A team of researchers from the University of Michigan and the Henry Ford Health System is shedding new light on important differences in triple-negative breast cancer tumours from African, African American and white patients.
The work was conducted using mouse xenograft models implanted with patient breast tumours.
The findings, which recently appeared in Breast Cancer Research and Treatment, point toward several genes with significantly higher activity in tumours from Ghanaian and African American women — which could potentially serve as targets for developing new drugs.
Triple-negative breast cancer is more aggressive than other types of the disease and lacks targeted therapeutic options. It accounts for up to 25% of breast cancers in African American women and up to 80% in Ghanaians, which contributes to racial and ethnic disparities in overall outcomes.

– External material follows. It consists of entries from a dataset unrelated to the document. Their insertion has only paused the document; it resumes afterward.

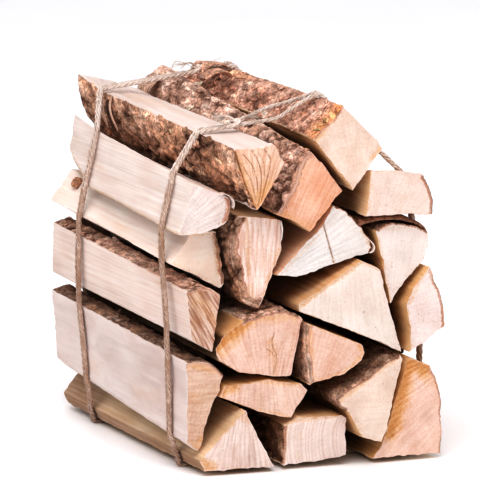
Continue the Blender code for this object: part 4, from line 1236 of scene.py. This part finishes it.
def build_band(name, settings, material):
    """Two turns of three plies: three helices round the band's path, each a tube that swells and thins."""
    centres, facing, run = band_path(name, CELL_TWINE * settings.coarseness)
    up, across = along_path(centres, facing)
    rng = np.random.default_rng(7 + len(name))
    on_run = np.stack([run, 0 * run, 0 * run], axis=-1)
    stray = 0.35 * np.stack([waves(on_run, (22, 1, 1), 60 + n) for n in (0, 1)], axis=-1)
    centres = centres + up * np.abs(stray[:, :1]) + across * stray[:, 1:]
    parts, along, turn = [], [], []
    rows = len(run)
    for ply in range(PLIES):
        angle = 2 * np.pi * (run / PLY_PITCH + ply / PLIES)
        spin_up = np.cos(angle)[:, None] * up + np.sin(angle)[:, None] * across
        spin_across = np.cross(spin_up, np.cross(across, up))
        radius = PLY_RADIUS * (1 + 0.22 * waves(on_run, (11, 1, 1), ply + rng.integers(90)))
        radius[[0, -1]] *= TIP
        grid = tube_points(centres + spin_up * PLY_OFFSET, spin_up, spin_across, radius[:, None], PLY_RING)
        parts.append((grid, tube_quads(rows, PLY_RING)))
        along.append(np.repeat(run, PLY_RING))
        turn.append(np.tile(np.arange(PLY_RING) / PLY_RING * 6.0 + ply * 9, rows))
    extras = knot_parts(name, centres, rng)
    for size, line in WHISKERS[name]:
        thinning = np.linspace(size, 0.3 * size, WHISKER_ROWS)
        extras.append(cord(smooth_path(line, WHISKER_ROWS), (0, 0.3, 1), thinning, 6))
    fuzz = int(HAIRS * settings.fuzz)
    if fuzz:
        for count, length, loose in zip((fuzz, fuzz // LONG_HAIRS_SHARE), HAIR_LENGTHS, HAIR_LIFTS):
            extras.append(hairs(centres, facing, run, count, rng, length, loose))
    for grid, _ in extras:
        flat = grid.reshape(-1, 3)
        along.append(flat @ (1.0, 0.7, 0.9))
        turn.append(rng.uniform(0, 9) + np.arange(len(flat)) % 8 * 0.75)
    points, quads = joined([*parts, *extras])
    points[:, 2] = np.maximum(points[:, 2], 0.02)
    obj = add_mesh(name.replace("twine_", "jute_"), points, quads)
    set_number(obj.data, "along", np.concatenate(along))
    set_number(obj.data, "turn", np.concatenate(turn))
    # Height over the floor, which the material turns into painted light on top and painted shade lower down.
    set_number(obj.data, "height", points[:, 2])
    obj.data.materials.append(material)
    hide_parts(name)
    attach(obj, "root")


# Stage

CAMERA_EYE = (-2.0508, -5.3288, 1.1189)   # metres, in the frame
CAMERA_AZIMUTH, CAMERA_DROP = 21.0, 9.6   # degrees, to the right of +Y and down
CAMERA_LENS = 562.5                       # mm, on a 36 mm sensor
KEY_PLACE, KEY_SIZE = (-0.9, -1.6, 2.6), 2.0   # metres, of the soft light
KEY_AIM = (0, 0, 0.14)                    # the middle of the bundle
FLOOR_REACH, FLOOR_CELLS = 4000, 8        # mm from the middle, and cells across
FLOOR_SINK = 0.05                         # mm under the bundle
FOOTPRINT = (9.2, 6.1, 0)                 # brings the bundle's edge on the floor to about 1 from its middle; the floor's glow fades out inside it, a painted shadow
SKY_SEEN = 1.3                            # strength of the sky behind the bundle


def add_camera():
    """The camera of the photograph: far off to the left and a little above, with a long lens."""
    camera = bpy.data.objects.new("camera", bpy.data.cameras.new("camera"))
    camera.data.lens = CAMERA_LENS
    camera.data.sensor_width = 36
    camera.data.clip_end = 50
    camera.location = CAMERA_EYE
    side, drop = np.radians([CAMERA_AZIMUTH, CAMERA_DROP])
    looking = Vector((np.sin(side) * np.cos(drop), np.cos(side) * np.cos(drop), -np.sin(drop)))
    camera.rotation_euler = looking.to_track_quat("-Z", "Y").to_euler()
    bpy.context.scene.collection.objects.link(camera)
    bpy.context.scene.camera = camera


def add_key_light(power):
    """A square soft light above and to the left, aimed at the middle of the bundle."""
    light = bpy.data.objects.new("key", bpy.data.lights.new("key", "AREA"))
    light.data.size = KEY_SIZE
    light.data.energy = power
    light.location = KEY_PLACE
    light.rotation_euler = (Vector(KEY_AIM) - Vector(KEY_PLACE)).to_track_quat("-Z", "Y").to_euler()
    bpy.context.scene.collection.objects.link(light)


def add_floor(settings):
    """A wide pale floor: a grid over X and Y at the height that the bundle stands on, its glow faded out under
    and round the bundle as painted shadow.
    """
    line = np.linspace(-FLOOR_REACH, FLOOR_REACH, FLOOR_CELLS + 1)
    x, y = np.meshgrid(line, line, indexing="ij")
    points = np.stack([x, y, np.full_like(x, -FLOOR_SINK)], axis=-1)
    row, column = np.meshgrid(np.arange(FLOOR_CELLS), np.arange(FLOOR_CELLS), indexing="ij")
    here = (row * (FLOOR_CELLS + 1) + column).ravel()
    beyond = here + FLOOR_CELLS + 1
    floor = add_mesh("floor", points.reshape(-1, 3), np.stack([here, beyond, beyond + 1, here + 1], axis=-1))
    made, tree, shader, place = new_material("floor", 0.9)
    faint = spread(tree, speckle(tree, place, 3.0), 0.3, 0.7, 0.97, 1.0)
    tone = tinted(tree, (0.95, 0.945, 0.965), grey(tree, faint))
    tree.links.new(tone, shader.inputs["Base Color"])
    # Painted shadow: the glow is 0 under the bundle and full a little beyond its edge.
    placed = add(tree, "Mapping", {"Vector": place, "Scale": FOOTPRINT}).outputs[0]
    away = add(tree, "VectorMath", {0: placed}, operation="LENGTH").outputs["Value"]
    tree.links.new(spread(tree, away, 1.02, 1.3, 0, settings.floor_glow), shader.inputs["Emission Strength"])
    shader.inputs["Emission Color"].default_value = (0.98, 0.98, 1, 1)
    floor.data.materials.append(made)


def add_world(settings):
    """A white sky: full white behind the bundle, and softer where it lights it."""
    world = bpy.data.worlds.new("sky")
    world.use_nodes = True
    tree = world.node_tree
    sky = tree.nodes["Background"]
    sky.inputs["Color"].default_value = (1, 1, 1, 1)
    seen = add(tree, "LightPath").outputs["Is Camera Ray"]
    tree.links.new(spread(tree, seen, 0, 1, settings.sky_light, SKY_SEEN), sky.inputs["Strength"])
    bpy.context.scene.world = world


# Add-on

def colour_setting(name, description, screen):
    """A colour among the settings, given as a screen colour."""
    return bpy.props.FloatVectorProperty(
        name=name, description=description, subtype="COLOR", size=3, min=0, max=1,
        default=tuple(float(v) for v in surface(screen)))


def share_setting(name, description):
    """A share among the settings, 1 for the object as it is."""
    return bpy.props.FloatProperty(
        name=name, description=description, default=1.0, min=0, max=2, subtype="FACTOR")


class FirewoodSettings(bpy.types.PropertyGroup):
    """Sizes and colours of the bundle's surfaces and its stage."""
    coarseness: bpy.props.FloatProperty(
        name="Coarseness", description="How many times wider the grid cells are than the finest",
        default=1.0, min=1, max=6)
    bark_relief: share_setting(
        "Bark relief", "Depth of the bark's lumps and fissures, as a share of the real one")
    split_relief: share_setting(
        "Split relief", "Depth of the split wood's fibres, as a share of the real one")
    flakes: share_setting("Flakes", "How many flakes lift off the bark, as a share of the real number")
    fuzz: share_setting("Fuzz", "How many fibres stray from the twine, as a share of the real number")
    sharp_angle: bpy.props.FloatProperty(
        name="Sharp angle", description="Edges that turn more than this many degrees are shaded sharp",
        default=55.0, min=10, max=180)
    twine_light: colour_setting("Pale fibres", "Colour of the palest jute fibres", (255, 238, 228))
    twine_dark: colour_setting("Dark fibres", "Colour of the darkest jute fibres", (160, 110, 80))
    sky_light: bpy.props.FloatProperty(
        name="Sky light", description="Strength of the light from all round", default=0.80, min=0, max=4)
    key_light: bpy.props.FloatProperty(
        name="Key light", description="Power of the soft light above and to the left",
        default=60.0, min=0, max=400, unit="POWER")
    floor_glow: bpy.props.FloatProperty(
        name="Floor glow", description="How much the floor adds to the light it sends back",
        default=0.14, min=0, max=2)


def shared(name, make):
    """The material of this name, made when it is first needed."""
    return bpy.data.materials.get(name) or make()


class LogGroup:
    """Shared by the operators that build logs: each names its logs, and execute builds them."""
    bl_options = {"REGISTER", "UNDO"}
    logs = ()

    def execute(self, context):
        materials = [shared("birch_side", side_material), shared("birch_end", end_material)]
        for name in self.logs:
            build_log(name, context.scene.firewood, materials)
        return {"FINISHED"}


class FIREWOOD_OT_top_logs(LogGroup, bpy.types.Operator):
    """Build the three logs on top, with their thick bark"""
    bl_idname = "firewood.top_logs"
    bl_label = "Top logs"
    logs = ("log_top_left", "log_top_middle", "log_top_right")


class FIREWOOD_OT_left_logs(LogGroup, bpy.types.Operator):
    """Build the logs down the left side"""
    bl_idname = "firewood.left_logs"
    bl_label = "Left logs"
    logs = ("log_left_upper", "log_left_wedge", "log_left_middle", "log_left_lower")


class FIREWOOD_OT_centre_logs(LogGroup, bpy.types.Operator):
    """Build the logs in the middle of the stack"""
    bl_idname = "firewood.centre_logs"
    bl_label = "Centre logs"
    logs = ("log_upright_wedge", "log_fan_wedge", "log_centre_large", "log_centre_left", "log_centre_right",
            "log_lower_slab")


class FIREWOOD_OT_right_logs(LogGroup, bpy.types.Operator):
    """Build the logs down the right side"""
    bl_idname = "firewood.right_logs"
    bl_label = "Right logs"
    logs = ("log_right_shoulder", "log_right_upper", "log_right_middle", "log_right_lower")


class FIREWOOD_OT_base_logs(LogGroup, bpy.types.Operator):
    """Build the three logs at the bottom"""
    bl_idname = "firewood.base_logs"
    bl_label = "Base logs"
    logs = ("log_base_left", "log_base_middle", "log_base_right")


class FIREWOOD_OT_peels(bpy.types.Operator):
    """Build the strips of bark and the slivers that stand off the logs, and the dark sheets of painted shade
    in the gaps
    """
    bl_idname = "firewood.peels"
    bl_label = "Loose strips"
    bl_options = {"REGISTER", "UNDO"}

    def execute(self, context):
        build_peels(shared("birch_side", side_material), context.scene.firewood)
        return {"FINISHED"}


class FIREWOOD_OT_twine(bpy.types.Operator):
    """Build the two bands of twine, twice round each"""
    bl_idname = "firewood.twine"
    bl_label = "Twine"
    bl_options = {"REGISTER", "UNDO"}

    def execute(self, context):
        settings = context.scene.firewood
        material = twine_material("jute", settings)
        for name in BANDS:
            build_band(name, settings, material)
        return {"FINISHED"}


class FIREWOOD_OT_stage(bpy.types.Operator):
    """Build the floor, the sky, the lights and the camera"""
    bl_idname = "firewood.stage"
    bl_label = "Stage"
    bl_options = {"REGISTER", "UNDO"}

    def execute(self, context):
        settings = context.scene.firewood
        add_floor(settings)
        add_world(settings)
        add_key_light(settings.key_light)
        add_camera()
        view = context.scene.view_settings
        view.view_transform = "Standard"
        view.look = "None"
        view.gamma = VIEW_GAMMA
        return {"FINISHED"}


class FIREWOOD_PT_panel(bpy.types.Panel):
    """The bundle's operators and settings in the 3D view's sidebar"""
    bl_idname = "FIREWOOD_PT_panel"
    bl_label = "Firewood bundle"
    bl_space_type = "VIEW_3D"
    bl_region_type = "UI"
    bl_category = "Firewood"

    def draw(self, context):
        for operator in OPERATORS:
            self.layout.operator(operator.bl_idname)
        for name in FirewoodSettings.__annotations__:
            self.layout.prop(context.scene.firewood, name)


OPERATORS = (
    FIREWOOD_OT_stage,
    FIREWOOD_OT_top_logs,
    FIREWOOD_OT_left_logs,
    FIREWOOD_OT_centre_logs,
    FIREWOOD_OT_right_logs,
    FIREWOOD_OT_base_logs,
    FIREWOOD_OT_peels,
    FIREWOOD_OT_twine,
)
CLASSES = (FirewoodSettings, *OPERATORS, FIREWOOD_PT_panel)


def register():
    """Adds the classes and the scene's settings to Blender."""
    for cls in CLASSES:
        bpy.utils.register_class(cls)
    bpy.types.Scene.firewood = bpy.props.PointerProperty(type=FirewoodSettings)


def unregister():
    """Takes them out again."""
    del bpy.types.Scene.firewood
    for cls in reversed(CLASSES):
        bpy.utils.unregister_class(cls)


def main():
    """Registers the add-on, and builds every piece and the stage."""
    register()
    for operator in OPERATORS:
        group, name = operator.bl_idname.split(".")
        getattr(getattr(bpy.ops, group), name)()


if __name__ == "__main__":
    main()
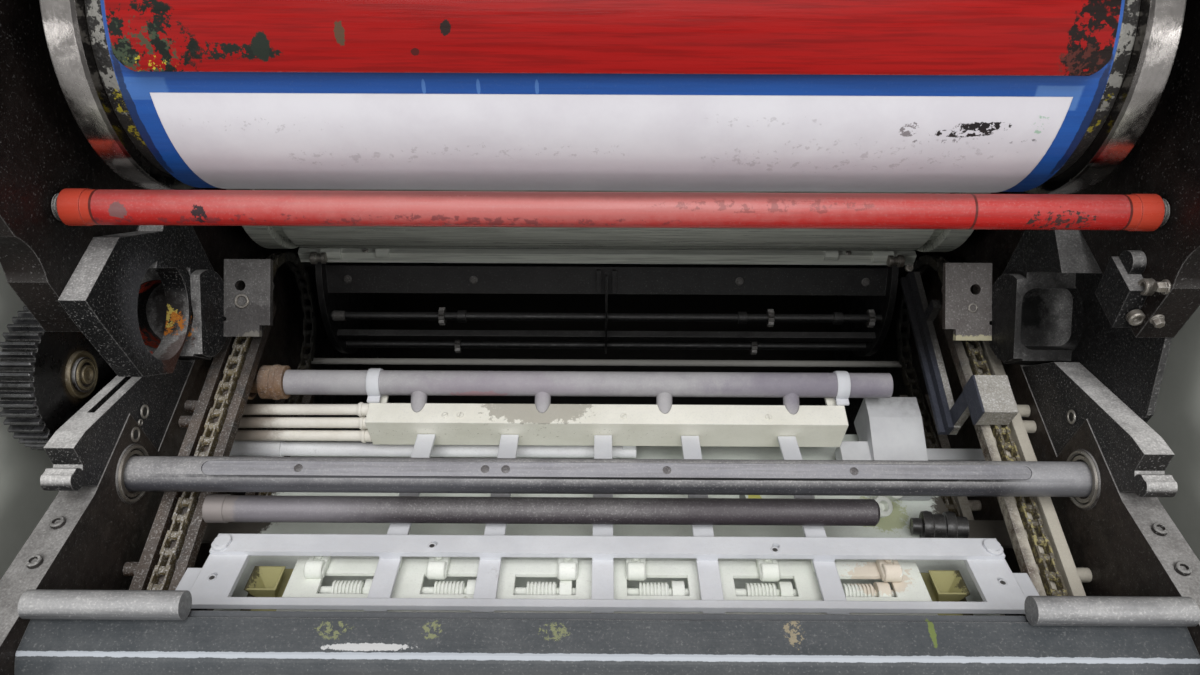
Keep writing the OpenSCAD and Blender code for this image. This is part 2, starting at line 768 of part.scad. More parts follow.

“We found that women with African ancestry had enrichment of genes related to immune responses and processes in their cancer’s stem cells,” says study first author Evelyn M. Jiagge, M.D., Ph.D., a researcher at the Henry Ford Cancer Institute, and a trainee of senior author Sofia Merajver, M.D., Ph.D., director of the Breast and Ovarian Cancer Risk and Evaluation Program at the U-M Rogel Cancer Center and of co-author Max Wicha, M.D., director of the Forbes Institute for Cancer Discovery at U-M. “These genes included PD-L1, a marker of a critical checkpoint in cellular immune response which is thought to be a key molecule that helps tumours to suppress the body’s natural immune response.”
The work suggests further study into the role of immune-related genes in breast cancer stem cells may help develop new approaches to treat triple-negative breast cancer, and thus to help reduce survival disparities in women with African ancestry, Merajver adds.